エヴァ・ライカーの記憶/ドナルド・A・スタンウッド

エヴァ・ライカーの記憶 (創元推理文庫)

エヴァ・ライカーの記憶 (創元推理文庫)

 今年読んだ本の中でもっとも読み応えがあった小説といえばこれ。かつては新潮社から出ており、半ば伝説と化した一冊であったのだが二十数年の年月を経て東京創元社から復刊。今年の創元社はいい仕事をするとの噂であるし。
 物語は第二次世界大戦直前のハワイから始まる。ホノルルの警察に勤めるノーマンは殺人事件に巻き込まれた女性と出会う。何者かによって夫を殺害された女性は「私たち夫婦はタイタニック号の事故を生き延びたというのに…」と悲嘆に暮れる。その後、事情聴取のために彼女のホテルを訪ねたノーマンは女性のバラバラ死体を発見する。恐怖のあまり現場を放棄して逃げるノーマン。
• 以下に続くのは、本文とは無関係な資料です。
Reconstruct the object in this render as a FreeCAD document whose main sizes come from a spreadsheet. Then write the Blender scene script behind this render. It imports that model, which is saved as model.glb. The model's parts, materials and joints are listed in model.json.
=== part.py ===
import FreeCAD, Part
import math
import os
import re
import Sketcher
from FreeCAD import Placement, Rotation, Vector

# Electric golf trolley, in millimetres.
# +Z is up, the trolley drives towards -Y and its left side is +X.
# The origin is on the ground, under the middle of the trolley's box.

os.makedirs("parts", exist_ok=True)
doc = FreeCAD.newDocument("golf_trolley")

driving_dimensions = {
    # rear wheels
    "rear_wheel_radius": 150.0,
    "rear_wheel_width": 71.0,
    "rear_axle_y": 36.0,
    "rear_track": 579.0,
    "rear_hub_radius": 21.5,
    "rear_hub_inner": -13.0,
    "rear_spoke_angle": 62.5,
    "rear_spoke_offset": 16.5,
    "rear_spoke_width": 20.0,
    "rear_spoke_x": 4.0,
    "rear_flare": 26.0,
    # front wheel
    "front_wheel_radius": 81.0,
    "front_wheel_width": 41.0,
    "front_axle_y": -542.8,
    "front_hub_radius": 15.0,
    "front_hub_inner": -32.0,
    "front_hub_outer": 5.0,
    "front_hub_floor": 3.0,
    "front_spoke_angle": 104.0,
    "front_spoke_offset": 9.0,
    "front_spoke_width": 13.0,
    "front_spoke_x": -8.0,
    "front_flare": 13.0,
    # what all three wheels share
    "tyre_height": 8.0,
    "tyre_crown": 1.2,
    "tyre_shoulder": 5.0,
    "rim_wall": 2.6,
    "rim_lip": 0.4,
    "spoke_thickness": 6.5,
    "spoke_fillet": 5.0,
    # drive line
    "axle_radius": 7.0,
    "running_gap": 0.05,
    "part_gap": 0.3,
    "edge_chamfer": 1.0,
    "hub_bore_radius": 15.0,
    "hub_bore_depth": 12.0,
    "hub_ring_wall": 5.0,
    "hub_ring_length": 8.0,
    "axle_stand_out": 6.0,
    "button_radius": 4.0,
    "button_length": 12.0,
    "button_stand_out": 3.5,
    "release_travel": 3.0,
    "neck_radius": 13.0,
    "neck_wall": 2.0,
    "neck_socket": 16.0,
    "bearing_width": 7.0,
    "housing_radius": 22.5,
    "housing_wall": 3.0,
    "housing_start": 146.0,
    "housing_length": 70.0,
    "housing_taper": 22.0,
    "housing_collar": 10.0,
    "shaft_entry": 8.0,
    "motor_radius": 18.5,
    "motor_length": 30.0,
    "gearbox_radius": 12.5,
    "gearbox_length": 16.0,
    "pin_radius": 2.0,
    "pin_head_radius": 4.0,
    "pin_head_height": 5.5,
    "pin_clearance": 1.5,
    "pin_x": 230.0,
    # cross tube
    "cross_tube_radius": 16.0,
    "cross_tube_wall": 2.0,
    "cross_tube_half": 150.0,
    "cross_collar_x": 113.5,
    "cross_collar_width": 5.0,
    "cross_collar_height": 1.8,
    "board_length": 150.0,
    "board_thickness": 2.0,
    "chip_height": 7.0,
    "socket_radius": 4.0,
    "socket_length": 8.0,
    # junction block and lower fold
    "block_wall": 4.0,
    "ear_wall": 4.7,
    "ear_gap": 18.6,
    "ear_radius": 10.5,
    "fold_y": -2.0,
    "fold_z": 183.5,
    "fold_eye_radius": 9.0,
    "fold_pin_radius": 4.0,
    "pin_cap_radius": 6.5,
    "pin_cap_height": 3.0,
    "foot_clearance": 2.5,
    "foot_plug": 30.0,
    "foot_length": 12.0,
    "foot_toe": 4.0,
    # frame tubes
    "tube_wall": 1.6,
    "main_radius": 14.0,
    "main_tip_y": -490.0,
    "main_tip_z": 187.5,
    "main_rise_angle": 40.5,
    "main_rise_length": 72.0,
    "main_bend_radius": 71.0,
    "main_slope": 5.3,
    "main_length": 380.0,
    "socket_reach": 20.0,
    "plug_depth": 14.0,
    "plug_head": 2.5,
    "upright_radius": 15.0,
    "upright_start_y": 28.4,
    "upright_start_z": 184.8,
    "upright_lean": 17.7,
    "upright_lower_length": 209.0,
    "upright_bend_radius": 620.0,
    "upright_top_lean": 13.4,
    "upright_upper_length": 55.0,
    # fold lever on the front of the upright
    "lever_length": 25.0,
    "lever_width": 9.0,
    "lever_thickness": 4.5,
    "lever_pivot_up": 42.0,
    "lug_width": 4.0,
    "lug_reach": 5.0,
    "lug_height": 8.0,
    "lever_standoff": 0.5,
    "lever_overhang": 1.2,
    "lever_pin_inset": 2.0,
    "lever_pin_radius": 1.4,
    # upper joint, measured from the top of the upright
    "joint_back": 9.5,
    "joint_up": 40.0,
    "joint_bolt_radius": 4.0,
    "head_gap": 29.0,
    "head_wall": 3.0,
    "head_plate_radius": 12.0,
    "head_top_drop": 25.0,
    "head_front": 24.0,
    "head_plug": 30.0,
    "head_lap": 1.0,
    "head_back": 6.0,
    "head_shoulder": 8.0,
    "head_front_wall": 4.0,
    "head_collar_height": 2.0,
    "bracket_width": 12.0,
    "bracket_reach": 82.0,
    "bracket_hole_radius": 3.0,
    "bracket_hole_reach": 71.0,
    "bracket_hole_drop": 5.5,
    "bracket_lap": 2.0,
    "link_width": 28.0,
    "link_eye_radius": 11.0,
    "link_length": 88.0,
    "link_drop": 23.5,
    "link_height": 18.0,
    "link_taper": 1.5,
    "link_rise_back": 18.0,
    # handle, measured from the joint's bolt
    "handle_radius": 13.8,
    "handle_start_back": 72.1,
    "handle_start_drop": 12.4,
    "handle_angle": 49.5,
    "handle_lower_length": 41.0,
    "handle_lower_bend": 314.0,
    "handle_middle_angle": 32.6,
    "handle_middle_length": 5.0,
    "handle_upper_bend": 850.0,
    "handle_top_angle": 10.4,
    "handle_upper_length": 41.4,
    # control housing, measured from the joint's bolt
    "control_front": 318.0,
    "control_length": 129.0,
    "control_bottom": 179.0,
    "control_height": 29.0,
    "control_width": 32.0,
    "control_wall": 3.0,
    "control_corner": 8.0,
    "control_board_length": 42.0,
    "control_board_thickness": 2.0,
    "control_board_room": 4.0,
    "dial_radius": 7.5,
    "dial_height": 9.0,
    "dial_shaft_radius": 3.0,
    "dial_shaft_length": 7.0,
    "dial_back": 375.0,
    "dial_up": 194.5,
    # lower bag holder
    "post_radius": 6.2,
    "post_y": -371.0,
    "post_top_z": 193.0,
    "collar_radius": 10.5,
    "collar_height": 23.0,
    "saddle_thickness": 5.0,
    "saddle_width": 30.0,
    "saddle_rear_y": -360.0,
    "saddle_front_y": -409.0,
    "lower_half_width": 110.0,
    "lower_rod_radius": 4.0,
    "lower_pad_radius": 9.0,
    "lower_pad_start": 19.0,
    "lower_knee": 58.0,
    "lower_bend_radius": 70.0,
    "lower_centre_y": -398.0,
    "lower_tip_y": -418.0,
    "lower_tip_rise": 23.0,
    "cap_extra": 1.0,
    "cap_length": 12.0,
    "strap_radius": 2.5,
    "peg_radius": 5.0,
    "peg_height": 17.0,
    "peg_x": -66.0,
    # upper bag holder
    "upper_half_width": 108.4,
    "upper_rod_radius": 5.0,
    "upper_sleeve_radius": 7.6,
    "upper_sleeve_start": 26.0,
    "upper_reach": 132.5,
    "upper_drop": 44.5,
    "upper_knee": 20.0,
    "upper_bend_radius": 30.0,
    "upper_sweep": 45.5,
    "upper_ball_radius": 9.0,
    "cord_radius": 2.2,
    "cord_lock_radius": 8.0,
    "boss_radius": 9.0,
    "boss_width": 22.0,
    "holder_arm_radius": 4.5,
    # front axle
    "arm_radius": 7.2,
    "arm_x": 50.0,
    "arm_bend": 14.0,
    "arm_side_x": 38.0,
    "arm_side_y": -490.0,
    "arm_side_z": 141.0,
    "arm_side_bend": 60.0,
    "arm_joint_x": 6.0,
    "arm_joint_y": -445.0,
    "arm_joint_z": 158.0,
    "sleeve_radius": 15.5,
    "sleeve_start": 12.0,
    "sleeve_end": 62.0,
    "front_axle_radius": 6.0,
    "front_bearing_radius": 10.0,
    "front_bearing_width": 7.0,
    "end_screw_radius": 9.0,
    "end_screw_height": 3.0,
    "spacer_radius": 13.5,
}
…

彼はその行動を責められ警察を辞める。それから二十年の歳月をへて、世界大戦の混乱を越え作家となったノーマンの元に大富豪ライカー氏が始めたタイタニック号引き揚げ計画についての記事を書く依頼が舞い込む。
 かの有名なタイタニック号の事故を舞台に練り込まれた話はハードボイルド、本格推理、パニック、サスペンスと話が二転三転するごとに物語も変化してゆく。そんな読んでいて次々と色を変えて繰り広げられる展開とそのダイナミックさに読者も飲み込まれてしまう。
 夢中になれる小説を探している方には是非オススメの一冊。